— start —
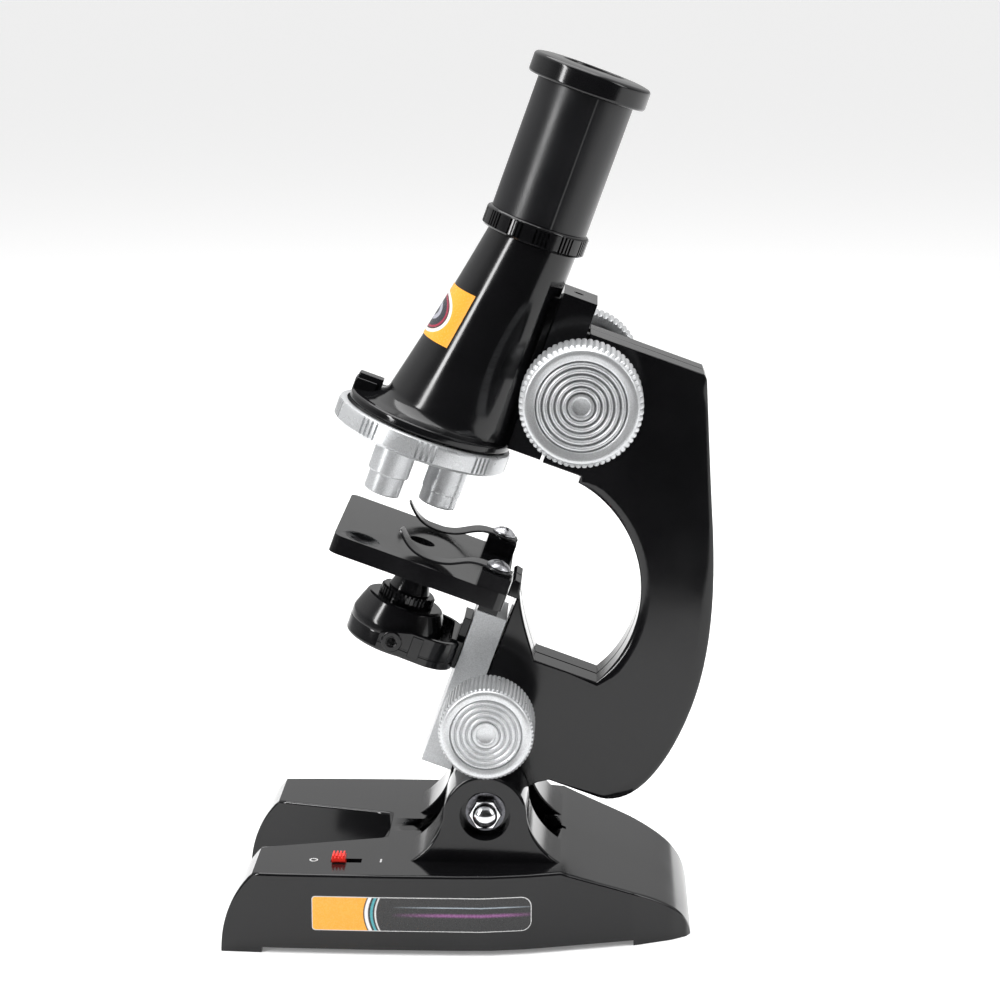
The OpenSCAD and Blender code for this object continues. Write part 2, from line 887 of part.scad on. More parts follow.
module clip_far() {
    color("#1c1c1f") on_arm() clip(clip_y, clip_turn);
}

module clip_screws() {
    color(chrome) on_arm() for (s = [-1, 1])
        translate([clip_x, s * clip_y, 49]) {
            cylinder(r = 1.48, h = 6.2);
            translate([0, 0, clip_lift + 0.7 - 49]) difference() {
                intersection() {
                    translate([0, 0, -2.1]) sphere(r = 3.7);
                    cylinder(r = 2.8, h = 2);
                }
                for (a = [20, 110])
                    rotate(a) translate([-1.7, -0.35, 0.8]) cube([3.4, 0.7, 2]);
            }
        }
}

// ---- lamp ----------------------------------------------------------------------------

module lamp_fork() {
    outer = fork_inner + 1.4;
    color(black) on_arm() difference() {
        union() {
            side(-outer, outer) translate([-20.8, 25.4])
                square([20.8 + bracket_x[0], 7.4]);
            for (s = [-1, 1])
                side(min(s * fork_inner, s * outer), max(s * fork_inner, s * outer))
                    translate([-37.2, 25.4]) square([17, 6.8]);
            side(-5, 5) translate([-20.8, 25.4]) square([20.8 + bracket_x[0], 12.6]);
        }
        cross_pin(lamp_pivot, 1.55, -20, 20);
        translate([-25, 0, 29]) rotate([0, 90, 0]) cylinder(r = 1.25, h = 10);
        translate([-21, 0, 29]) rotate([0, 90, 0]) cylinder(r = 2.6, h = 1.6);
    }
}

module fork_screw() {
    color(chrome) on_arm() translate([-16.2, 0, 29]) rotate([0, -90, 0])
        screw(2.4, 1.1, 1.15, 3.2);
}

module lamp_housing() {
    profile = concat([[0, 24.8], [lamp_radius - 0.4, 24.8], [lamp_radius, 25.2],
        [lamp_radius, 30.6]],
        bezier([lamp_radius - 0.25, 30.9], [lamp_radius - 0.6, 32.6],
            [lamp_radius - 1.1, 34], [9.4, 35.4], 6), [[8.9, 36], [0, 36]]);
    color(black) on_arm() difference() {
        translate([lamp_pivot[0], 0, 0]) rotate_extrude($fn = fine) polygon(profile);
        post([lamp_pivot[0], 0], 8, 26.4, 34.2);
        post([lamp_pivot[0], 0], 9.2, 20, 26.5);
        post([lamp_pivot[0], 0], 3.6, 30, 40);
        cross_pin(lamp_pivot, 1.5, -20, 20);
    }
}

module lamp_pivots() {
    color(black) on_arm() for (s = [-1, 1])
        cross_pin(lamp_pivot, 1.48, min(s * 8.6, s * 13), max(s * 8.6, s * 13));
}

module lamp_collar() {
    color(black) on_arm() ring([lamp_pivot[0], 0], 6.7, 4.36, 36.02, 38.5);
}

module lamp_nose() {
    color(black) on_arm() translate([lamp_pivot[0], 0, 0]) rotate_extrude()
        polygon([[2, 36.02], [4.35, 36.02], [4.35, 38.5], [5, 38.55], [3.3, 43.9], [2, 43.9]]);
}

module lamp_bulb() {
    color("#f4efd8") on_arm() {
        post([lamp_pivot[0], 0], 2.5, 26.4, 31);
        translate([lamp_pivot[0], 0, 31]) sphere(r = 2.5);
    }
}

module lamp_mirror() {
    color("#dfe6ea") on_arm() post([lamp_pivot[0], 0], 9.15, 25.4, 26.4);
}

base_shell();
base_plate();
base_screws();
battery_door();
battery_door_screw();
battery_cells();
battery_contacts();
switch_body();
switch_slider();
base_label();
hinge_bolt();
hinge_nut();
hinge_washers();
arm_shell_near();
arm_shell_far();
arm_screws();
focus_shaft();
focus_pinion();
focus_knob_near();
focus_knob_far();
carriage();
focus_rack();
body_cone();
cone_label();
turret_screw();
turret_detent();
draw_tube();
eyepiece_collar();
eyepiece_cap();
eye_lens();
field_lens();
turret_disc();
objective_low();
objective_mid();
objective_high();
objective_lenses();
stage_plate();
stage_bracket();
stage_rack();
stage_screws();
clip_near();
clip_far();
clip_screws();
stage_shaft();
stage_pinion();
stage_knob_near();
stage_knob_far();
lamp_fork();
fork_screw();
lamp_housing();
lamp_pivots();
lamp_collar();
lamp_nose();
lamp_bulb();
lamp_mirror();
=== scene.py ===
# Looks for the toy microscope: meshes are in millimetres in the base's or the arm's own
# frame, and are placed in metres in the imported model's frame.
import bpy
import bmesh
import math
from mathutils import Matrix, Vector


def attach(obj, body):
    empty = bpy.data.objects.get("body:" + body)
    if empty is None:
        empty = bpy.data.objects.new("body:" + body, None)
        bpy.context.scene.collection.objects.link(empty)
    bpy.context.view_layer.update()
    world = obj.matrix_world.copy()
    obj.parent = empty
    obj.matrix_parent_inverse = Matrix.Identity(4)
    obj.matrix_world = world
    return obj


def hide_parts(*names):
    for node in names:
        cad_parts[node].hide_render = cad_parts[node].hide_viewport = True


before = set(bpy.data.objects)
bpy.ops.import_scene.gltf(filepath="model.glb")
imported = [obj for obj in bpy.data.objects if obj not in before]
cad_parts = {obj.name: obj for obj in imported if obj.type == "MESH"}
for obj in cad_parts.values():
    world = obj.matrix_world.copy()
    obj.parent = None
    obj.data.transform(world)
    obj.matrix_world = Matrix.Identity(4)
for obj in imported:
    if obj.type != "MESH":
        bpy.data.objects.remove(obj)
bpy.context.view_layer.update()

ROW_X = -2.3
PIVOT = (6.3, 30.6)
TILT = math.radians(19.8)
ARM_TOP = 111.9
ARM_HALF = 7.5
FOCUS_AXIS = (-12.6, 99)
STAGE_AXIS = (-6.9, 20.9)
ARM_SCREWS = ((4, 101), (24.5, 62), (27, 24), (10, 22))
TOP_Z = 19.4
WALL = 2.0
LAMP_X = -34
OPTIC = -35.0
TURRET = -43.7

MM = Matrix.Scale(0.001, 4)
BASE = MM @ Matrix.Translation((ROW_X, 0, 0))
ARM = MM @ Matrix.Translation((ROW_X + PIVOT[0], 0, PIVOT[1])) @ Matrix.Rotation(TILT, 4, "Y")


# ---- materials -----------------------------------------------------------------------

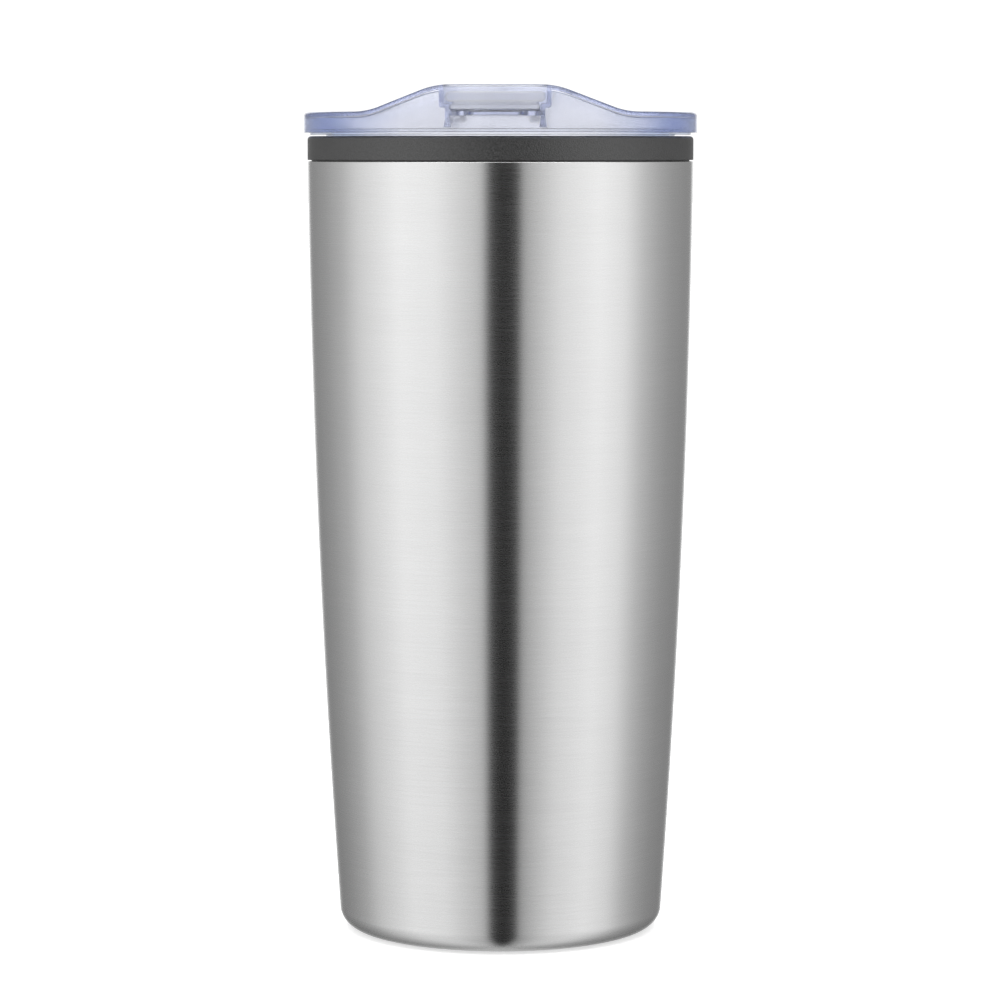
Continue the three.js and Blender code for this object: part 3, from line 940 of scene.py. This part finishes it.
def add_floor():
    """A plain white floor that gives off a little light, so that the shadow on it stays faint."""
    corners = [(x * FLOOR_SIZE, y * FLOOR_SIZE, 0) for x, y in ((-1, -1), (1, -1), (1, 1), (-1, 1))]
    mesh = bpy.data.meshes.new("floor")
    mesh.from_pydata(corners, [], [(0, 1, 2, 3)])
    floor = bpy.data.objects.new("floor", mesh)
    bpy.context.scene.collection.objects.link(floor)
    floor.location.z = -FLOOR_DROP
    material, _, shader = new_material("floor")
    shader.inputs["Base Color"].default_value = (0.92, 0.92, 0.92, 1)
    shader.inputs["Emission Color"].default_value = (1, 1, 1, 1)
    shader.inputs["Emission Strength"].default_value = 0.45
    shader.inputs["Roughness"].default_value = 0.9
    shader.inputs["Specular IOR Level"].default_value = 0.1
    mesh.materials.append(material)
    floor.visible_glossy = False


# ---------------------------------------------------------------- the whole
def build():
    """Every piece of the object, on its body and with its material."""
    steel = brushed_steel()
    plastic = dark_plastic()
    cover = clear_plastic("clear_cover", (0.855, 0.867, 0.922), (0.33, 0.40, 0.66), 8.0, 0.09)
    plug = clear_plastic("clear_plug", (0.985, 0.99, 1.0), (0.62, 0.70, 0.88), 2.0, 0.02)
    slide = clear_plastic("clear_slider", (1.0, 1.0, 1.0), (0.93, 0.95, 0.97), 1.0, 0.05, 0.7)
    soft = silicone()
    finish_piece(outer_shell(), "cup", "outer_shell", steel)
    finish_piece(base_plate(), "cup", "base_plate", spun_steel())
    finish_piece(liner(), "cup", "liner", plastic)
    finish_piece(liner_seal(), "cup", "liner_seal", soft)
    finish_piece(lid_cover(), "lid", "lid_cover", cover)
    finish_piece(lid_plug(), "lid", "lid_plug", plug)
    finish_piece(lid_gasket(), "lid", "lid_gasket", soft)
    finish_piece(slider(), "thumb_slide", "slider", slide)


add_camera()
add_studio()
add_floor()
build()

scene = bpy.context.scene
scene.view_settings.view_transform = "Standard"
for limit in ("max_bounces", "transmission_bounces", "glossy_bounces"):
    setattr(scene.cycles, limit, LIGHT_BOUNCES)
— end —
Using the data above, reproduce exactly the lines from the line that contains "base_shell();" through the line that contains "imported = [obj", including both.

base_shell();
base_plate();
base_screws();
battery_door();
battery_door_screw();
battery_cells();
battery_contacts();
switch_body();
switch_slider();
base_label();
hinge_bolt();
hinge_nut();
hinge_washers();
arm_shell_near();
arm_shell_far();
arm_screws();
focus_shaft();
focus_pinion();
focus_knob_near();
focus_knob_far();
carriage();
focus_rack();
body_cone();
cone_label();
turret_screw();
turret_detent();
draw_tube();
eyepiece_collar();
eyepiece_cap();
eye_lens();
field_lens();
turret_disc();
objective_low();
objective_mid();
objective_high();
objective_lenses();
stage_plate();
stage_bracket();
stage_rack();
stage_screws();
clip_near();
clip_far();
clip_screws();
stage_shaft();
stage_pinion();
stage_knob_near();
stage_knob_far();
lamp_fork();
fork_screw();
lamp_housing();
lamp_pivots();
lamp_collar();
lamp_nose();
lamp_bulb();
lamp_mirror();
=== scene.py ===
# Looks for the toy microscope: meshes are in millimetres in the base's or the arm's own
# frame, and are placed in metres in the imported model's frame.
import bpy
import bmesh
import math
from mathutils import Matrix, Vector


def attach(obj, body):
    empty = bpy.data.objects.get("body:" + body)
    if empty is None:
        empty = bpy.data.objects.new("body:" + body, None)
        bpy.context.scene.collection.objects.link(empty)
    bpy.context.view_layer.update()
    world = obj.matrix_world.copy()
    obj.parent = empty
    obj.matrix_parent_inverse = Matrix.Identity(4)
    obj.matrix_world = world
    return obj


def hide_parts(*names):
    for node in names:
        cad_parts[node].hide_render = cad_parts[node].hide_viewport = True


before = set(bpy.data.objects)
bpy.ops.import_scene.gltf(filepath="model.glb")
imported = [obj for obj in bpy.data.objects if obj not in before]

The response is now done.